Dataset section:
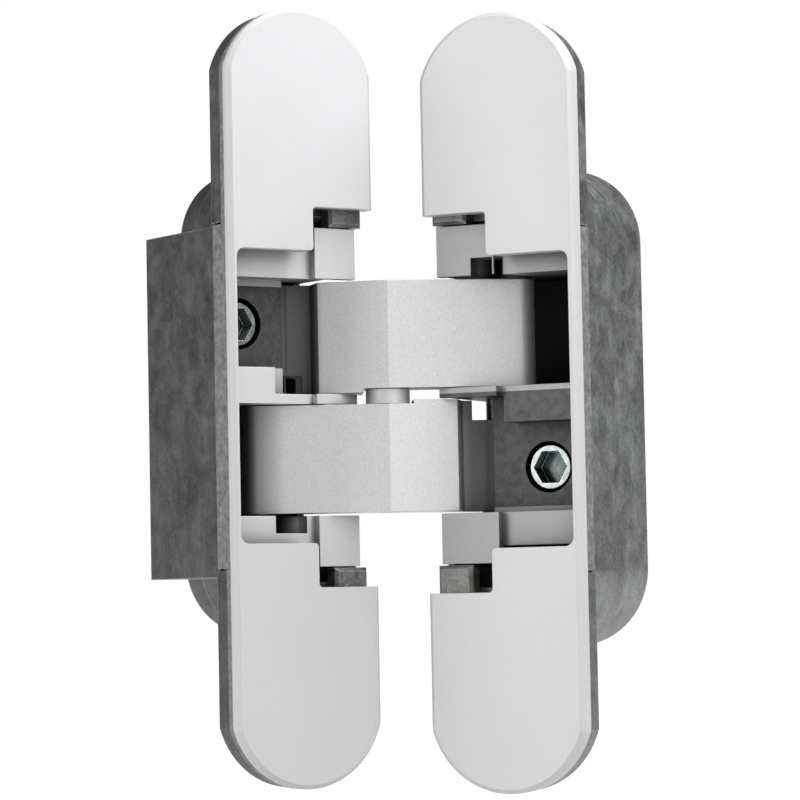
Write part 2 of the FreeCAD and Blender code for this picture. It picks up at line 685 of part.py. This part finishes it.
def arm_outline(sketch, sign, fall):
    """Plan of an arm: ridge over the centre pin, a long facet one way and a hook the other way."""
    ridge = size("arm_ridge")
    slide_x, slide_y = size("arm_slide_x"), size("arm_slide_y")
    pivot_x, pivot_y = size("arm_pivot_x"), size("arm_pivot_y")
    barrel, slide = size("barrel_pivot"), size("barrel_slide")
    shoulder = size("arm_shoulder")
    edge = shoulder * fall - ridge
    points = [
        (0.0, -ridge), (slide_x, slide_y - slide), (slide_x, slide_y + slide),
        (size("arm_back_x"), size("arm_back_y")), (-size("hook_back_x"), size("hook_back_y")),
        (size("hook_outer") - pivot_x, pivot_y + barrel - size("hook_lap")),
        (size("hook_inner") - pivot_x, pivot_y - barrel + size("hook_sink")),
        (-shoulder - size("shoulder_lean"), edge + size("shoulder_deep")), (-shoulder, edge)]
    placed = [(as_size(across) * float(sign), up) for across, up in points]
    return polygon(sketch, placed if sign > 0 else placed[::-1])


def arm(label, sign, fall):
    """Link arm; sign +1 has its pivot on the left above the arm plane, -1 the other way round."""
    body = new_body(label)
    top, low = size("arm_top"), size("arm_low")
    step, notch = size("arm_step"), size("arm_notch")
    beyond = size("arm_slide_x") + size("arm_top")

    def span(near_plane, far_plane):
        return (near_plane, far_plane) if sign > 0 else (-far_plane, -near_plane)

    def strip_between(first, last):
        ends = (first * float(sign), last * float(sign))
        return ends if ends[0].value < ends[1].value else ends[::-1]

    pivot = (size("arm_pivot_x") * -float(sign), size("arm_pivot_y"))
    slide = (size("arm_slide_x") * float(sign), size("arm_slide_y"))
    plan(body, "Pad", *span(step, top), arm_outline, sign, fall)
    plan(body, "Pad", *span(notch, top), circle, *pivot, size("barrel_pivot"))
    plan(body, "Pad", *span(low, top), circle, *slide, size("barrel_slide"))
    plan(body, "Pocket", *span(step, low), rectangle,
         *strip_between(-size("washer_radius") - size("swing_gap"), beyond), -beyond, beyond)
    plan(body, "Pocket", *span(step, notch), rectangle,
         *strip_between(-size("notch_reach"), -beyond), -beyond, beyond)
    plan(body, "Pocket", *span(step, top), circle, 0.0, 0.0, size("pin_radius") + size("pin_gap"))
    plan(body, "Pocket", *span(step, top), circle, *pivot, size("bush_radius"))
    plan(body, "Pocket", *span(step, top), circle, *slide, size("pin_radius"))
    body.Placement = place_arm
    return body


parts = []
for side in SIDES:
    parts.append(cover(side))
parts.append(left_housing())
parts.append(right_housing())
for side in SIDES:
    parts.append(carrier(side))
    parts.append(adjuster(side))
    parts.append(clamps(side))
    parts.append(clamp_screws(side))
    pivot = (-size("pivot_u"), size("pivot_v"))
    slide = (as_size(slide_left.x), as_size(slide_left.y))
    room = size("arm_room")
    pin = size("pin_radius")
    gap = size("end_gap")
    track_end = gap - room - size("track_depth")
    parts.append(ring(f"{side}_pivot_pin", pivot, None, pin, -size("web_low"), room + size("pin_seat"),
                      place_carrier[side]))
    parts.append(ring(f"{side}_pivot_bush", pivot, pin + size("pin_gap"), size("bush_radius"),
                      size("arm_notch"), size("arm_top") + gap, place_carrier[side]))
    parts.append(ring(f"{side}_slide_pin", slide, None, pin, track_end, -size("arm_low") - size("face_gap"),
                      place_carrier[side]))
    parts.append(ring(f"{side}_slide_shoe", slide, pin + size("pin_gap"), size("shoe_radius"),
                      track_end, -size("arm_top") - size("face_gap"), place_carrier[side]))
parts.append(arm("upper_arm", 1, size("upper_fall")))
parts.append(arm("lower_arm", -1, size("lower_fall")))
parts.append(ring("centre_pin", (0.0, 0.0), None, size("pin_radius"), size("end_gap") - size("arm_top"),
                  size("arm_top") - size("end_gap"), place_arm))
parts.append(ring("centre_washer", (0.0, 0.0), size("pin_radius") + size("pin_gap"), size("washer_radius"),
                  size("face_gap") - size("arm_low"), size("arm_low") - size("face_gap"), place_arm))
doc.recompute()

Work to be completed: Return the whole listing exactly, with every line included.

Final answer:
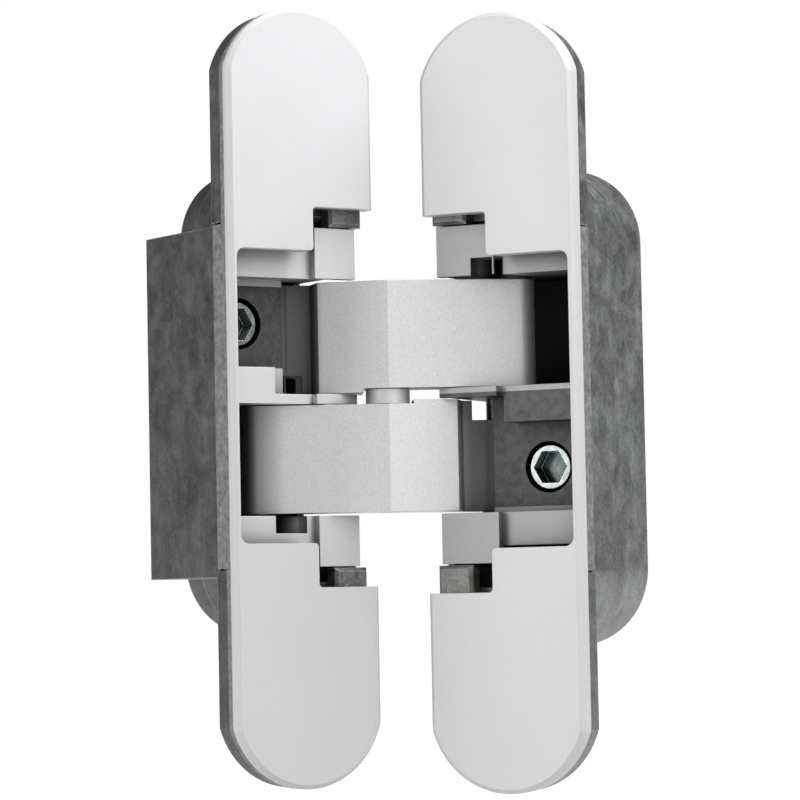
Write part 2 of the FreeCAD and Blender code for this picture. It picks up at line 685 of part.py. This part finishes it.
def arm_outline(sketch, sign, fall):
    """Plan of an arm: ridge over the centre pin, a long facet one way and a hook the other way."""
    ridge = size("arm_ridge")
    slide_x, slide_y = size("arm_slide_x"), size("arm_slide_y")
    pivot_x, pivot_y = size("arm_pivot_x"), size("arm_pivot_y")
    barrel, slide = size("barrel_pivot"), size("barrel_slide")
    shoulder = size("arm_shoulder")
    edge = shoulder * fall - ridge
    points = [
        (0.0, -ridge), (slide_x, slide_y - slide), (slide_x, slide_y + slide),
        (size("arm_back_x"), size("arm_back_y")), (-size("hook_back_x"), size("hook_back_y")),
        (size("hook_outer") - pivot_x, pivot_y + barrel - size("hook_lap")),
        (size("hook_inner") - pivot_x, pivot_y - barrel + size("hook_sink")),
        (-shoulder - size("shoulder_lean"), edge + size("shoulder_deep")), (-shoulder, edge)]
    placed = [(as_size(across) * float(sign), up) for across, up in points]
    return polygon(sketch, placed if sign > 0 else placed[::-1])


def arm(label, sign, fall):
    """Link arm; sign +1 has its pivot on the left above the arm plane, -1 the other way round."""
    body = new_body(label)
    top, low = size("arm_top"), size("arm_low")
    step, notch = size("arm_step"), size("arm_notch")
    beyond = size("arm_slide_x") + size("arm_top")

    def span(near_plane, far_plane):
        return (near_plane, far_plane) if sign > 0 else (-far_plane, -near_plane)

    def strip_between(first, last):
        ends = (first * float(sign), last * float(sign))
        return ends if ends[0].value < ends[1].value else ends[::-1]

    pivot = (size("arm_pivot_x") * -float(sign), size("arm_pivot_y"))
    slide = (size("arm_slide_x") * float(sign), size("arm_slide_y"))
    plan(body, "Pad", *span(step, top), arm_outline, sign, fall)
    plan(body, "Pad", *span(notch, top), circle, *pivot, size("barrel_pivot"))
    plan(body, "Pad", *span(low, top), circle, *slide, size("barrel_slide"))
    plan(body, "Pocket", *span(step, low), rectangle,
         *strip_between(-size("washer_radius") - size("swing_gap"), beyond), -beyond, beyond)
    plan(body, "Pocket", *span(step, notch), rectangle,
         *strip_between(-size("notch_reach"), -beyond), -beyond, beyond)
    plan(body, "Pocket", *span(step, top), circle, 0.0, 0.0, size("pin_radius") + size("pin_gap"))
    plan(body, "Pocket", *span(step, top), circle, *pivot, size("bush_radius"))
    plan(body, "Pocket", *span(step, top), circle, *slide, size("pin_radius"))
    body.Placement = place_arm
    return body


parts = []
for side in SIDES:
    parts.append(cover(side))
parts.append(left_housing())
parts.append(right_housing())
for side in SIDES:
    parts.append(carrier(side))
    parts.append(adjuster(side))
    parts.append(clamps(side))
    parts.append(clamp_screws(side))
    pivot = (-size("pivot_u"), size("pivot_v"))
    slide = (as_size(slide_left.x), as_size(slide_left.y))
    room = size("arm_room")
    pin = size("pin_radius")
    gap = size("end_gap")
    track_end = gap - room - size("track_depth")
    parts.append(ring(f"{side}_pivot_pin", pivot, None, pin, -size("web_low"), room + size("pin_seat"),
                      place_carrier[side]))
    parts.append(ring(f"{side}_pivot_bush", pivot, pin + size("pin_gap"), size("bush_radius"),
                      size("arm_notch"), size("arm_top") + gap, place_carrier[side]))
    parts.append(ring(f"{side}_slide_pin", slide, None, pin, track_end, -size("arm_low") - size("face_gap"),
                      place_carrier[side]))
    parts.append(ring(f"{side}_slide_shoe", slide, pin + size("pin_gap"), size("shoe_radius"),
                      track_end, -size("arm_top") - size("face_gap"), place_carrier[side]))
parts.append(arm("upper_arm", 1, size("upper_fall")))
parts.append(arm("lower_arm", -1, size("lower_fall")))
parts.append(ring("centre_pin", (0.0, 0.0), None, size("pin_radius"), size("end_gap") - size("arm_top"),
                  size("arm_top") - size("end_gap"), place_arm))
parts.append(ring("centre_washer", (0.0, 0.0), size("pin_radius") + size("pin_gap"), size("washer_radius"),
                  size("face_gap") - size("arm_low"), size("arm_low") - size("face_gap"), place_arm))
doc.recompute()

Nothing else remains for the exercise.